The project aims to remove barriers, unlock opportunities and demonstrate an inclusive circular economy. It does so by addressing a complex set of challenges faced by the circular transition in developing countries.
SWITCH to Cirular Economy Value Chains targets three main value chains where there is promise for a circular transition; plastic packaging, ICT and electronics, as well as textiles and garments.
Unless growth is decoupled from the extraction, production, use and waste of materials, resource consumption is set to almost double in the next 40 years.
Circular models such as repair, remanufacturing, reuse and recycling are not new, but they have only become established in a handful of sectors. Currently, the world is only nine per cent circular.
The EU is now spearheading change on a global level with a Circular Economy Action Plan addressing trade policy, product standards and international cooperation. But for this change to be just and inclusive, developing countries must be supported in their circular transition through investment, technical assistance and capacity development from advanced economies.
In the best scenario, developing countries unlock circular opportunities and make them integral to their growth story, but barriers may prevent them from keeping up with new standards and demand from consumer markets.
Circular theory has advanced, now action is needed
The transition towards a circular economy is complex and barriers are numerous:
Technical: Different equipment and technological capacities are required to shift production systems to reuse, remanufacture, and recycling.

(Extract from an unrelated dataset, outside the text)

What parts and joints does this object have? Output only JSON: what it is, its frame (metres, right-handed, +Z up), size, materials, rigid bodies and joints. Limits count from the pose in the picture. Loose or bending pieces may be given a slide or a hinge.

Social and cultural: Circular models require coordination between multiple stakeholders as well as producer and consumer awareness of how to treat, use, and dispose of resources.
Economic: Industrializing, developing countries often do not adequately price the resources and waste generation of fast-growing manufacturing sectors.
Financial: Circular transitions involve high up-front costs. Businesses in developing countries face many barriers accessing finance and must pay high interest rates on credit.
Overcoming these barriers is imperative in view of the circular economy’s substantial economic, environmental and societal benefits.
There is significant interest in establishing circular economy practices in developing countries. Many circular practices exist in society and traditional industries. The large informal sector in developing countries is active in the circular economy.
However, attempts to introduce circular solutions in fast-growing manufacturing sectors have so far been fragmented and often at the research rather than implementation level. There is an urgent need for interventions which progress the circular agenda from abstract to practical implementation through effective and replicable demonstrations.
SWITCH is a comprehensive package of change
SWITCH leverages the influence and resources of European multinational companies (MNCs) to assist the private sector in developing countries to change their practices and transition to circularity.
The project targets tier 1, 2 and, when feasible, tier 3 suppliers of EU MNCs to run well-designed pilots that can catalyse the switch to circularity in multiple value chains.
The project seeks to catalyse change through:
- Supporting and investing in pilot projects that can become circular blueprints for other developing nations and value chains;
- Raising capacities of micro- small- and medium-size enterprises and connecting them to multinational MNCs which can test and scale their solutions;
- Developing innovative finance models that address the gap in green finance products and loans for SMEs;
- Researching and raising awareness around policy interventions that could remove barriers and unlock circular opportunities in the target country.
Together, these efforts will accelerate the circular transition and also ensure a strong social impact through capacity building and skills training.
SWITCH recognises there will be winners and losers when activities in the linear economy are replaced by circular ones. Therefore, just transition principles must be embraced by policy-makers, businesses and international organisations to promote an inclusive circular economy.